● **Dataset content**
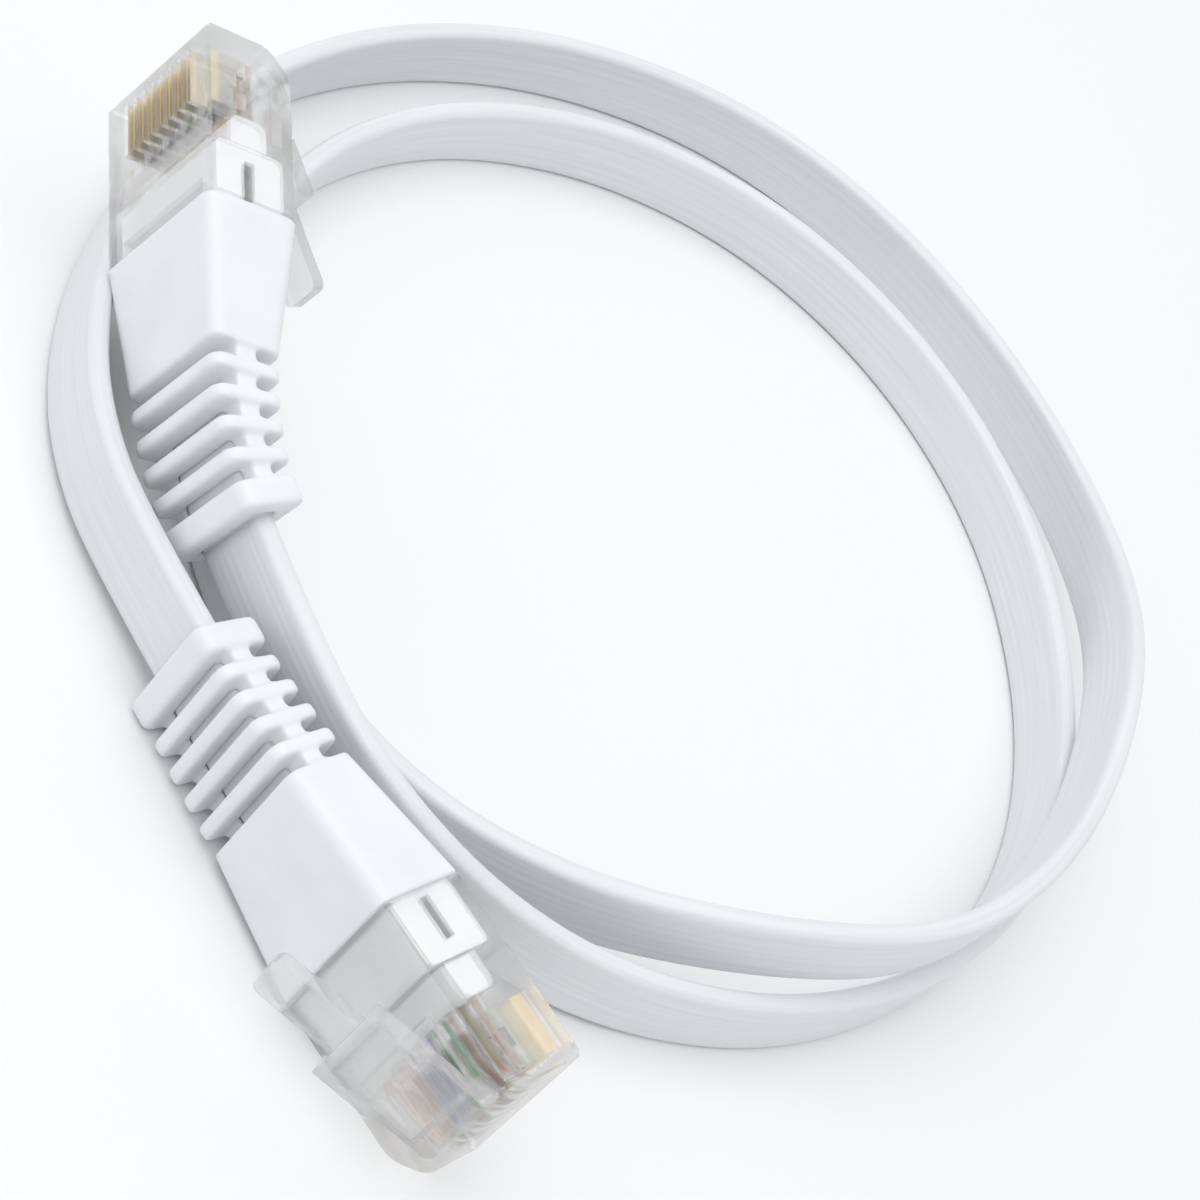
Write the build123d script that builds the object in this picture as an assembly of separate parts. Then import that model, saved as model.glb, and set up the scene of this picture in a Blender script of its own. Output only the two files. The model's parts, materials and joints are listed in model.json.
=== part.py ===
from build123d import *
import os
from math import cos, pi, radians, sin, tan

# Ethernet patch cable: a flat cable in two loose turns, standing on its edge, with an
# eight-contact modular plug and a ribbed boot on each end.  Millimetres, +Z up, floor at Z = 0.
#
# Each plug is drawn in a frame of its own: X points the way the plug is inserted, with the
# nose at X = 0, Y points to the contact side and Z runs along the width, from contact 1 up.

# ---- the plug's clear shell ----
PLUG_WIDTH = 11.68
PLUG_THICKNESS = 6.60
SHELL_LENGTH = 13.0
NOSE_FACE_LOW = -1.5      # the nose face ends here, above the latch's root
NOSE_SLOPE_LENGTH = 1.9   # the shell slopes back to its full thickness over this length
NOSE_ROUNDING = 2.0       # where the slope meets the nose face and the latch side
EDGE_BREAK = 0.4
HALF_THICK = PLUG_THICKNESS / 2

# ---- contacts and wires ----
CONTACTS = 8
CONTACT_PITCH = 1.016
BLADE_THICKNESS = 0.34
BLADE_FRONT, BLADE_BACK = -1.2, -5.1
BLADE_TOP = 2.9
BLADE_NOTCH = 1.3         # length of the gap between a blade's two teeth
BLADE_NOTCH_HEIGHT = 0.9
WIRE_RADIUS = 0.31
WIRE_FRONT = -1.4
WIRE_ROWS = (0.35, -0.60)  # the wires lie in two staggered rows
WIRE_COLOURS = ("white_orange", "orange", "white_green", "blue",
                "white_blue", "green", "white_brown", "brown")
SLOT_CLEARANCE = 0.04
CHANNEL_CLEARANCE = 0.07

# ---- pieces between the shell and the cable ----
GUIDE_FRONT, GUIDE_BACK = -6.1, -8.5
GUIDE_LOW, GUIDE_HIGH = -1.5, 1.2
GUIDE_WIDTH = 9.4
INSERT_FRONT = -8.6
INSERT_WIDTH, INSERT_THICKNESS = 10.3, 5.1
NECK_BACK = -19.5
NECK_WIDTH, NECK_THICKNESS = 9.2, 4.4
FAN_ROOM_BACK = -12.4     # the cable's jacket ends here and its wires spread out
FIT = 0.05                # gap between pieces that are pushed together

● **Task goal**
Print the whole listing again, exactly.

● **Exercise response**
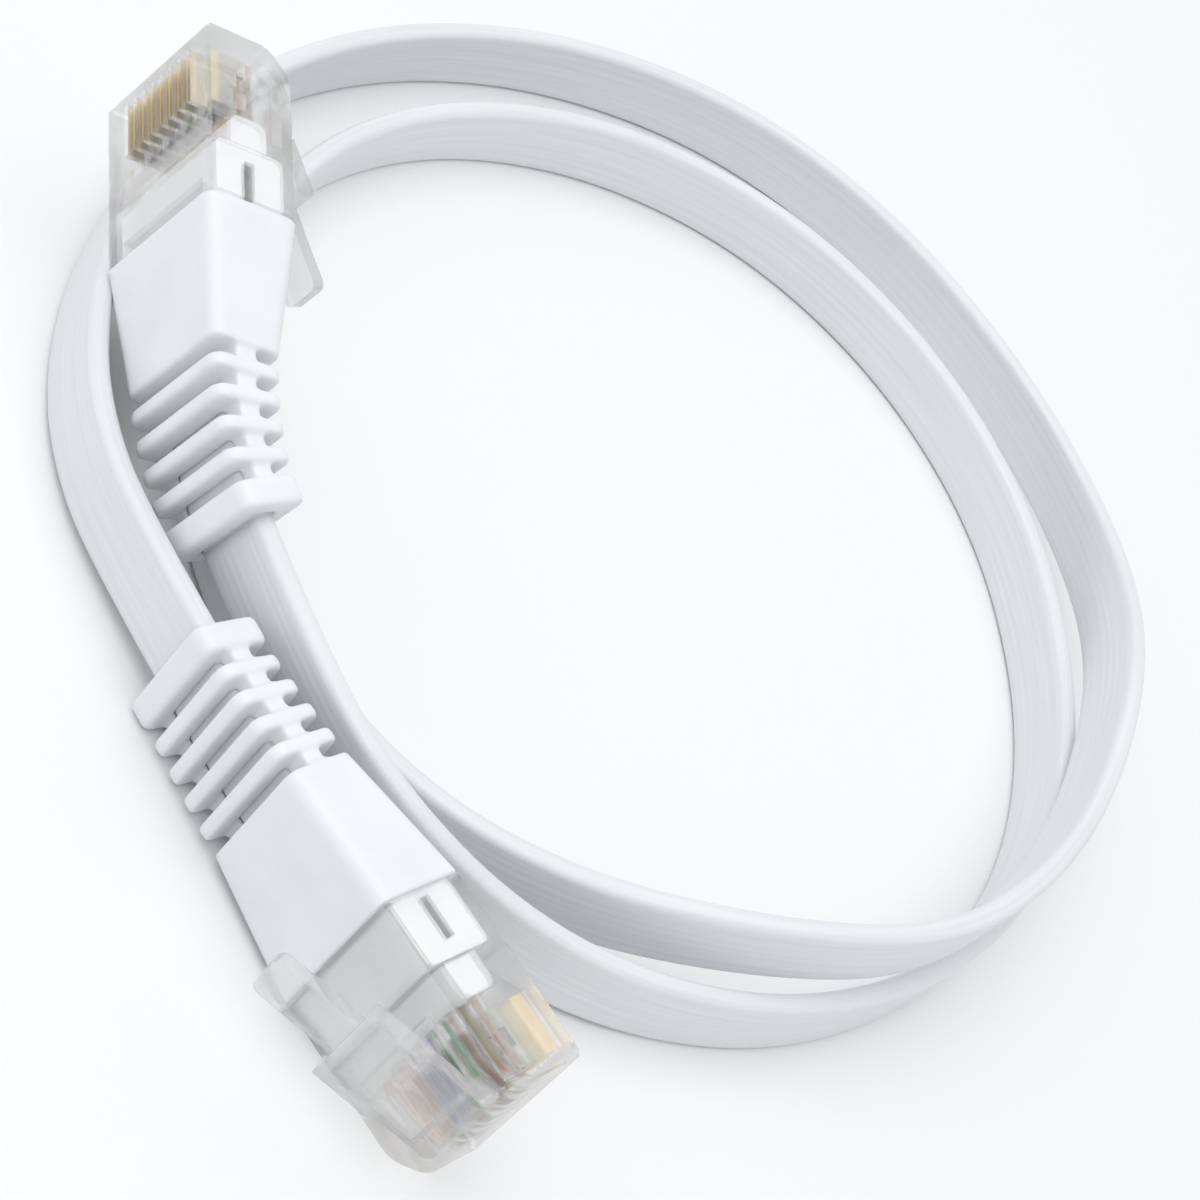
Write the build123d script that builds the object in this picture as an assembly of separate parts. Then import that model, saved as model.glb, and set up the scene of this picture in a Blender script of its own. Output only the two files. The model's parts, materials and joints are listed in model.json.
=== part.py ===
from build123d import *
import os
from math import cos, pi, radians, sin, tan

# Ethernet patch cable: a flat cable in two loose turns, standing on its edge, with an
# eight-contact modular plug and a ribbed boot on each end.  Millimetres, +Z up, floor at Z = 0.
#
# Each plug is drawn in a frame of its own: X points the way the plug is inserted, with the
# nose at X = 0, Y points to the contact side and Z runs along the width, from contact 1 up.

# ---- the plug's clear shell ----
PLUG_WIDTH = 11.68
PLUG_THICKNESS = 6.60
SHELL_LENGTH = 13.0
NOSE_FACE_LOW = -1.5      # the nose face ends here, above the latch's root
NOSE_SLOPE_LENGTH = 1.9   # the shell slopes back to its full thickness over this length
NOSE_ROUNDING = 2.0       # where the slope meets the nose face and the latch side
EDGE_BREAK = 0.4
HALF_THICK = PLUG_THICKNESS / 2

# ---- contacts and wires ----
CONTACTS = 8
CONTACT_PITCH = 1.016
BLADE_THICKNESS = 0.34
BLADE_FRONT, BLADE_BACK = -1.2, -5.1
BLADE_TOP = 2.9
BLADE_NOTCH = 1.3         # length of the gap between a blade's two teeth
BLADE_NOTCH_HEIGHT = 0.9
WIRE_RADIUS = 0.31
WIRE_FRONT = -1.4
WIRE_ROWS = (0.35, -0.60)  # the wires lie in two staggered rows
WIRE_COLOURS = ("white_orange", "orange", "white_green", "blue",
                "white_blue", "green", "white_brown", "brown")
SLOT_CLEARANCE = 0.04
CHANNEL_CLEARANCE = 0.07

# ---- pieces between the shell and the cable ----
GUIDE_FRONT, GUIDE_BACK = -6.1, -8.5
GUIDE_LOW, GUIDE_HIGH = -1.5, 1.2
GUIDE_WIDTH = 9.4
INSERT_FRONT = -8.6
INSERT_WIDTH, INSERT_THICKNESS = 10.3, 5.1
NECK_BACK = -19.5
NECK_WIDTH, NECK_THICKNESS = 9.2, 4.4
FAN_ROOM_BACK = -12.4     # the cable's jacket ends here and its wires spread out
FIT = 0.05                # gap between pieces that are pushed together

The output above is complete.